- Your goal: Reproduce exactly the lines from the line with "flat_height = TAB_LENGTH" through the line with "obj.matrix_parent_inverse = Matrix.Identity(4)", both included, and no other lines.

- Given information:
• • • •

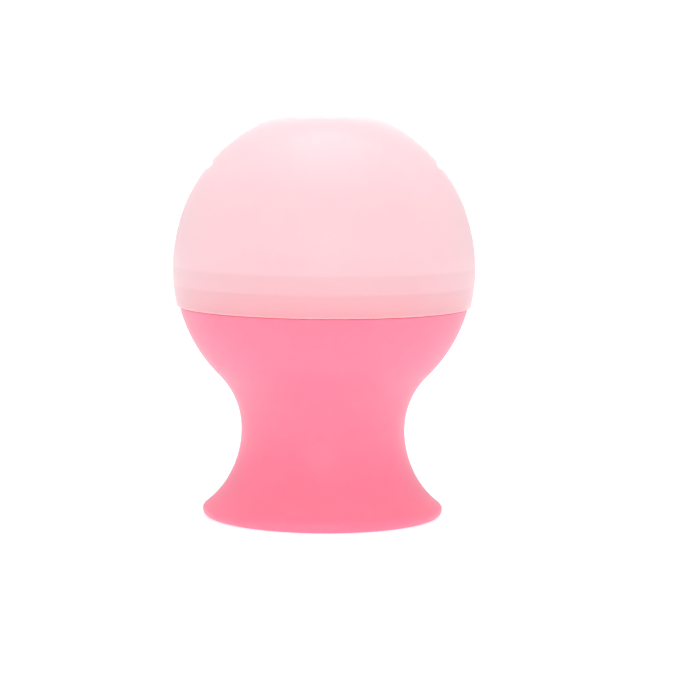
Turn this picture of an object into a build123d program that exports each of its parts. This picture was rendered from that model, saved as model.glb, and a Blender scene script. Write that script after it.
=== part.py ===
"""Moulded silicone cupping and ice-massage cup: a ball on a waisted, flared foot.

Three silicone mouldings, each turned about the Z axis:
  holder_base   lower half of the ball, narrow waist, open bell-shaped foot, and the
                stepped spigot that stands up inside the dome
  mould_dome    upper half of the ball, which lifts straight up off the spigot
  fill_stopper  tapered plug with a pull tab, which closes the fill hole at the waist

Units are millimetres. The origin is the centre of the foot's resting plane, +Z up.
"""
from build123d import *
import math
import os

# Overall shape
OVERALL_HEIGHT = 95.0          # resting plane to the flat on the crown
BALL_DIAMETER = 72.0           # widest size, across the dome at the ball's equator
DOME_RISE = 38.0               # half-height of the ellipse that the dome's outside follows
CROWN_FLAT_RADIUS = 11.5       # flat on the crown, before its edge is blended away
CROWN_BLEND = 18.0             # blend between the flat and the dome
DOME_WALL = 5.5                # dome wall at the equator

# Finger notches across the left and right shoulders of the dome
NOTCH_RISE = 24.7              # notches above the equator
NOTCH_WIDTH = 3.2
NOTCH_DEPTH = 0.7

# Base below the seam
SEAM_DROP = 9.0                # seam below the equator
LIP_STEP = 0.5                 # dome lip stands this far outside the base
WAIST_DIAMETER = 39.0
NECK_RADIUS = 18.8             # concave curve from the ball to the waist
FOOT_DIAMETER = 57.4
FOOT_EDGE_RADIUS = 1.4
BELL_WALL = 4.5                # wall of the bell, and of the waist
FLOOR_THICKNESS = 4.0          # between the ball cavity and the top of the bell
BELL_CROWN_RADIUS = 3.5        # blend at the top of the bell
RIM_BLEND = 0.8                # inner edge of the foot's resting ring

# Stepped spigot, and the dome's skirt round it
LIP_THICKNESS = 1.5            # dome skirt at the seam
LAND_HEIGHT = 5.6              # wide lower step of the spigot
TONGUE_HEIGHT = 9.4            # thin upper step, also measured from the seam
TONGUE_STEP = 0.8              # the tongue is this much smaller in radius than the land
SPIGOT_DRAFT = 0.3             # loss of radius up each step, so that the dome lifts
FIT_CLEARANCE = 0.2            # radial, between spigot and skirt
SEAT_GAP = 0.15                # upright, under each ledge of the dome
LIP_BLEND = 0.45               # outer edge of the dome's lip
TONGUE_BLEND = 0.4             # edges of the tongue's top

# Fill hole and stopper
HOLE_DIAMETER = 10.4           # at the bell side
HOLE_TAPER = 0.6               # loss of radius from the bell side to the cavity side
PLUG_CLEARANCE = 0.08          # radial, all round the plug
FLANGE_DIAMETER = 17.0
FLANGE_THICKNESS = 1.6
FLANGE_BLEND = 0.5
FLANGE_GAP = 0.1               # between the flange and the top of the bell
TAB_WIDTH = 10.0
TAB_THICKNESS = 2.6
TAB_LENGTH = 8.0
TAB_RIB_RADIUS = 0.6
TAB_RIB_COUNT = 3
TAB_RIB_PITCH = 1.9
TAB_RIB_INSET = 1.0            # each rib stops this far short of the tab's edge

CUT_OVERRUN = 1.0              # a cutter passes this far beyond the faces that it opens

# Levels and radii that follow from the sizes above
BALL_RADIUS = BALL_DIAMETER / 2
WAIST_RADIUS = WAIST_DIAMETER / 2
FOOT_RADIUS = FOOT_DIAMETER / 2
BASE_RADIUS = BALL_RADIUS - LIP_STEP
CAVITY_RADIUS = BALL_RADIUS - DOME_WALL
EQUATOR = OVERALL_HEIGHT - DOME_RISE * math.sqrt(1 - (CROWN_FLAT_RADIUS / BALL_RADIUS) ** 2)
SEAM = EQUATOR - SEAM_DROP
BELL_TOP = EQUATOR - CAVITY_RADIUS - FLOOR_THICKNESS

# The neck arc touches the base's sphere from outside, and is upright at the waist.
NECK_CENTRE_X = WAIST_RADIUS + NECK_RADIUS
WAIST = EQUATOR - math.sqrt((BASE_RADIUS + NECK_RADIUS) ** 2 - NECK_CENTRE_X ** 2)

# The flare arc is upright at the waist and touches the foot's rounded edge from outside.
EDGE_CENTRE = (FOOT_RADIUS - FOOT_EDGE_RADIUS, FOOT_EDGE_RADIUS)
FLARE_RUN = EDGE_CENTRE[0] - WAIST_RADIUS
FLARE_DROP = WAIST - EDGE_CENTRE[1]
FLARE_RADIUS = (FLARE_RUN ** 2 + FLARE_DROP ** 2 - FOOT_EDGE_RADIUS ** 2) / (
    2 * (FLARE_RUN + FOOT_EDGE_RADIUS)
)
FLARE_CENTRE = (WAIST_RADIUS + FLARE_RADIUS, WAIST)

LAND_RADIUS = (
    BALL_RADIUS * math.sqrt(1 - (SEAM_DROP / DOME_RISE) ** 2) - LIP_THICKNESS - FIT_CLEARANCE
)
LAND_TOP = SEAM + LAND_HEIGHT
TONGUE_RADIUS = LAND_RADIUS - SPIGOT_DRAFT - TONGUE_STEP
TONGUE_TOP = SEAM + TONGUE_HEIGHT


def on_circle(centre, radius, degrees):
    """Point on a circle, at an angle from +X."""
    turn = math.radians(degrees)
    return (centre[0] + radius * math.cos(turn), centre[1] + radius * math.sin(turn))


def arc(centre, radius, start, end):
    """Arc about a centre, from one angle to another, in degrees."""
    angles = (start, (start + end) / 2, end)
    return ThreePointArc(*[on_circle(centre, radius, angle) for angle in angles])


def angle_to(centre, target):
    """Angle from +X of the line from one point to another, in degrees."""
    return math.degrees(math.atan2(target[1] - centre[1], target[0] - centre[0]))


def outline(*edges):
    """Flat face inside a closed outline, in X (radius) and Y (height)."""
    return make_face(Curve() + list(edges))


def turned(face):
    """Solid of revolution about Z from a face in X (radius) and Y (height)."""
    return revolve(Plane.XZ * face, Axis.Z, 360)


def chain(*points):
    """Straight edges through the points, in order."""
    return Polyline(*points)


def edges_at(solid, radius, height):
    """Circular edges of a turned solid at one radius and height."""
    near = 0.01
    return [
        edge
        for edge in solid.edges().filter_by(GeomType.CIRCLE)
        if abs(edge.radius - radius) < near and abs(edge.arc_center.Z - height) < near
    ]


def spigot(clearance=0, gap=0):
    """Stepped spigot, filled to the axis; with clearances it is the bore of the dome's skirt."""
    land_top = LAND_TOP + gap
    tongue_top = TONGUE_TOP + gap
    steps = chain(
        (0, SEAM),
        (LAND_RADIUS + clearance, SEAM),
        (LAND_RADIUS + clearance - SPIGOT_DRAFT, land_top),
        (TONGUE_RADIUS + clearance, land_top),
        (TONGUE_RADIUS + clearance - SPIGOT_DRAFT, tongue_top),
        (0, tongue_top),
        (0, SEAM),
    )
    return turned(outline(steps))


def base_outside():
    """Ball below the seam, neck, waist, flare and rounded foot edge, filled to the axis."""
    ball_centre = (0, EQUATOR)
    neck_centre = (NECK_CENTRE_X, WAIST)
    seam_angle = -math.degrees(math.asin(SEAM_DROP / BASE_RADIUS))
    join_angle = angle_to(ball_centre, neck_centre)
    edge_angle = angle_to(EDGE_CENTRE, FLARE_CENTRE)
    seam_point = on_circle(ball_centre, BASE_RADIUS, seam_angle)
    face = outline(
        chain((0, 0), (0, SEAM), seam_point),
        arc(ball_centre, BASE_RADIUS, seam_angle, join_angle),
        arc(neck_centre, NECK_RADIUS, join_angle + 180, 180),
        arc(FLARE_CENTRE, FLARE_RADIUS, 180, 180 + edge_angle),
        arc(EDGE_CENTRE, FOOT_EDGE_RADIUS, edge_angle, -90),
        chain((EDGE_CENTRE[0], 0), (0, 0)),
    )
    return turned(face)


def bell_hollow():
    """Hollow of the foot: the flare's curve, one wall further in, up to a blended crown."""
    radius = FLARE_RADIUS + BELL_WALL
    crown_angle = 180 - math.degrees(math.asin((BELL_TOP - WAIST) / radius))
    mouth_angle = 180 + math.degrees(math.asin(WAIST / radius))
    crown = on_circle(FLARE_CENTRE, radius, crown_angle)
    mouth = on_circle(FLARE_CENTRE, radius, mouth_angle)
    hollow = turned(
        outline(
            arc(FLARE_CENTRE, radius, crown_angle, mouth_angle),
            chain(mouth, (0, 0), (0, BELL_TOP), crown),
        )
    )
    return fillet(edges_at(hollow, crown[0], BELL_TOP), BELL_CROWN_RADIUS), mouth[0]


def fill_hole(allowance, bottom, top):
    """Tapered plug shape on the axis, larger than the hole in radius by the allowance."""
    slope = HOLE_TAPER / FLOOR_THICKNESS
    low = HOLE_DIAMETER / 2 - slope * (bottom - BELL_TOP) + allowance
    high = HOLE_DIAMETER / 2 - slope * (top - BELL_TOP) + allowance
    return turned(outline(chain((0, bottom), (low, bottom), (high, top), (0, top), (0, bottom))))


def ball_cavity():
    """Round space that the two halves close in."""
    return Pos(0, 0, EQUATOR) * Sphere(CAVITY_RADIUS)


def make_holder_base():
    """Lower half of the ball with its spigot, on the waisted and flared foot."""
    hollow, mouth_radius = bell_hollow()
    solid = base_outside() + spigot()
    solid = solid - ball_cavity() - hollow
    solid = solid - fill_hole(0, BELL_TOP - CUT_OVERRUN, BELL_TOP + FLOOR_THICKNESS + CUT_OVERRUN)
    solid = fillet(edges_at(solid, mouth_radius, 0), RIM_BLEND)
    return fillet(edges_at(solid, TONGUE_RADIUS - SPIGOT_DRAFT, TONGUE_TOP), TONGUE_BLEND)


def make_mould_dome():
    """Upper half of the ball, with a flat crown, finger notches and a stepped skirt."""
    lip = SEAM + SEAT_GAP
    lip_angle = -math.degrees(math.asin((EQUATOR - lip) / DOME_RISE))
    flat_angle = math.degrees(math.acos(CROWN_FLAT_RADIUS / BALL_RADIUS))
    lip_radius = BALL_RADIUS * math.cos(math.radians(lip_angle))
    side = EllipticalCenterArc(
        (0, EQUATOR), BALL_RADIUS, DOME_RISE, lip_angle, arc_size=flat_angle - lip_angle
    )
    rest = chain(
        (CROWN_FLAT_RADIUS, OVERALL_HEIGHT), (0, OVERALL_HEIGHT), (0, lip), (lip_radius, lip)
    )
    solid = turned(outline(side, rest))
    solid = fillet(edges_at(solid, CROWN_FLAT_RADIUS, OVERALL_HEIGHT), CROWN_BLEND)
    solid = fillet(edges_at(solid, lip_radius, lip), LIP_BLEND)
    for side in (-1, 1):
        solid = solid - notch_bar(side)
    return solid - spigot(FIT_CLEARANCE, SEAT_GAP) - ball_cavity()


def notch_bar(side):
    """Round bar along Y, sunk into one shoulder of the dome to the notch's width and depth."""
    bar = (NOTCH_WIDTH ** 2 / 4 + NOTCH_DEPTH ** 2) / (2 * NOTCH_DEPTH)
    turn = math.asin(NOTCH_RISE / DOME_RISE)
    normal = math.atan2(BALL_RADIUS * math.sin(turn), DOME_RISE * math.cos(turn))
    stand_off = bar - NOTCH_DEPTH
    across = BALL_RADIUS * math.cos(turn) + stand_off * math.cos(normal)
    height = EQUATOR + NOTCH_RISE + stand_off * math.sin(normal)
    return Pos(side * across, 0, height) * Rot(90, 0, 0) * Cylinder(bar, BALL_RADIUS)


def make_fill_stopper():
    """Tapered plug, flange and ribbed pull tab, in one piece."""
    flange_top = BELL_TOP - FLANGE_GAP
    flange_bottom = flange_top - FLANGE_THICKNESS
    plug = fill_hole(-PLUG_CLEARANCE, flange_top, BELL_TOP + FLOOR_THICKNESS)
    flange = Pos(0, 0, flange_bottom) * Cylinder(
        FLANGE_DIAMETER / 2, FLANGE_THICKNESS, align=(Align.CENTER, Align.CENTER, Align.MIN)
    )
    flange = fillet(edges_at(flange, FLANGE_DIAMETER / 2, flange_bottom), FLANGE_BLEND)
    end_centre = flange_bottom - TAB_LENGTH + TAB_WIDTH / 2
    flat_height = TAB_LENGTH - TAB_WIDTH / 2 + FLANGE_THICKNESS / 2
    flat = Rectangle(TAB_WIDTH, flat_height, align=(Align.CENTER, Align.MIN))
    flat = flat + Circle(TAB_WIDTH / 2)
    tab = extrude(Plane.XZ * (Pos(0, end_centre) * flat), TAB_THICKNESS / 2, both=True)
    solid = plug + flange + tab
    for side in (-1, 1):
        for count in range(TAB_RIB_COUNT):
            level = end_centre + (count - (TAB_RIB_COUNT - 1) / 2) * TAB_RIB_PITCH
            half_width = math.sqrt((TAB_WIDTH / 2) ** 2 - min(0, level - end_centre) ** 2)
            rib = Rot(0, 90, 0) * Cylinder(TAB_RIB_RADIUS, 2 * (half_width - TAB_RIB_INSET))
            solid = solid + Pos(0, side * TAB_THICKNESS / 2, level) * rib
    return solid


NODES = {
    "holder_base": make_holder_base,
    "mould_dome": make_mould_dome,
    "fill_stopper": make_fill_stopper,
}

os.makedirs("parts", exist_ok=True)
for name, make in NODES.items():
    export_step(make(), os.path.join("parts", name + ".step"))
print("equator", round(EQUATOR, 2), "seam", round(SEAM, 2), "waist", round(WAIST, 2))
print("flare radius", round(FLARE_RADIUS, 2), "bell top", round(BELL_TOP, 2))
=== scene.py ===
# %% [markdown]
# # A silicone cupping and ice-massage cup
# The object is three silicone mouldings: a deep pink base with half a ball, a waist and a flared foot; a
# pale, slightly see-through dome that drops over the base's stepped spigot; and a small stopper in the fill
# hole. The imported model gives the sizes, the bodies and the joints. This lesson keeps all of those, and
# makes each moulding again as a fine surface with the soft edges, the mould marks and the finish of
# silicone.

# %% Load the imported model
import math

import bpy
import numpy as np
from mathutils import Matrix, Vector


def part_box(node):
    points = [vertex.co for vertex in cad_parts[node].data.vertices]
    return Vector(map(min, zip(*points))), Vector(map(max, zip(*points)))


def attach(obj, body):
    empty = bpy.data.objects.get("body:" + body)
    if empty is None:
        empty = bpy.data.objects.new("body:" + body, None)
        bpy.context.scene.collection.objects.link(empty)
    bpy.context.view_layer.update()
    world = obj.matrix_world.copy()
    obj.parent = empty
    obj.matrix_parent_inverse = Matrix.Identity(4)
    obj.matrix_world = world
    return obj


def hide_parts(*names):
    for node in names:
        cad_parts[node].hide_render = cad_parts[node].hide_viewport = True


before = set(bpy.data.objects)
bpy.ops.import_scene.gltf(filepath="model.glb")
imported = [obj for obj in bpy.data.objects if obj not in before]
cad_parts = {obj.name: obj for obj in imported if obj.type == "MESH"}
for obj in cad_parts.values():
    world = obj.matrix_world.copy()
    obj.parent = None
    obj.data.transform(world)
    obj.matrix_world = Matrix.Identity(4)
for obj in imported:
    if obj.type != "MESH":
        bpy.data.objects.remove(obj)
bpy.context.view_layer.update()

MM = 0.001

# %% [markdown]
# ## Sizes
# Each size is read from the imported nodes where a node's box shows it. The rest are the drawing's own
# values. Working in millimetres keeps the numbers easy to read; the meshes are turned into metres at the
# end.

# %% Sizes, in millimetres
dome_low, dome_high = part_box("mould_dome")
plug_low, plug_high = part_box("fill_stopper")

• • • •

- In response:
    flat_height = TAB_LENGTH - TAB_WIDTH / 2 + FLANGE_THICKNESS / 2
    flat = Rectangle(TAB_WIDTH, flat_height, align=(Align.CENTER, Align.MIN))
    flat = flat + Circle(TAB_WIDTH / 2)
    tab = extrude(Plane.XZ * (Pos(0, end_centre) * flat), TAB_THICKNESS / 2, both=True)
    solid = plug + flange + tab
    for side in (-1, 1):
        for count in range(TAB_RIB_COUNT):
            level = end_centre + (count - (TAB_RIB_COUNT - 1) / 2) * TAB_RIB_PITCH
            half_width = math.sqrt((TAB_WIDTH / 2) ** 2 - min(0, level - end_centre) ** 2)
            rib = Rot(0, 90, 0) * Cylinder(TAB_RIB_RADIUS, 2 * (half_width - TAB_RIB_INSET))
            solid = solid + Pos(0, side * TAB_THICKNESS / 2, level) * rib
    return solid


NODES = {
    "holder_base": make_holder_base,
    "mould_dome": make_mould_dome,
    "fill_stopper": make_fill_stopper,
}

os.makedirs("parts", exist_ok=True)
for name, make in NODES.items():
    export_step(make(), os.path.join("parts", name + ".step"))
print("equator", round(EQUATOR, 2), "seam", round(SEAM, 2), "waist", round(WAIST, 2))
print("flare radius", round(FLARE_RADIUS, 2), "bell top", round(BELL_TOP, 2))
=== scene.py ===
# %% [markdown]
# # A silicone cupping and ice-massage cup
# The object is three silicone mouldings: a deep pink base with half a ball, a waist and a flared foot; a
# pale, slightly see-through dome that drops over the base's stepped spigot; and a small stopper in the fill
# hole. The imported model gives the sizes, the bodies and the joints. This lesson keeps all of those, and
# makes each moulding again as a fine surface with the soft edges, the mould marks and the finish of
# silicone.

# %% Load the imported model
import math

import bpy
import numpy as np
from mathutils import Matrix, Vector


def part_box(node):
    points = [vertex.co for vertex in cad_parts[node].data.vertices]
    return Vector(map(min, zip(*points))), Vector(map(max, zip(*points)))


def attach(obj, body):
    empty = bpy.data.objects.get("body:" + body)
    if empty is None:
        empty = bpy.data.objects.new("body:" + body, None)
        bpy.context.scene.collection.objects.link(empty)
    bpy.context.view_layer.update()
    world = obj.matrix_world.copy()
    obj.parent = empty
    obj.matrix_parent_inverse = Matrix.Identity(4)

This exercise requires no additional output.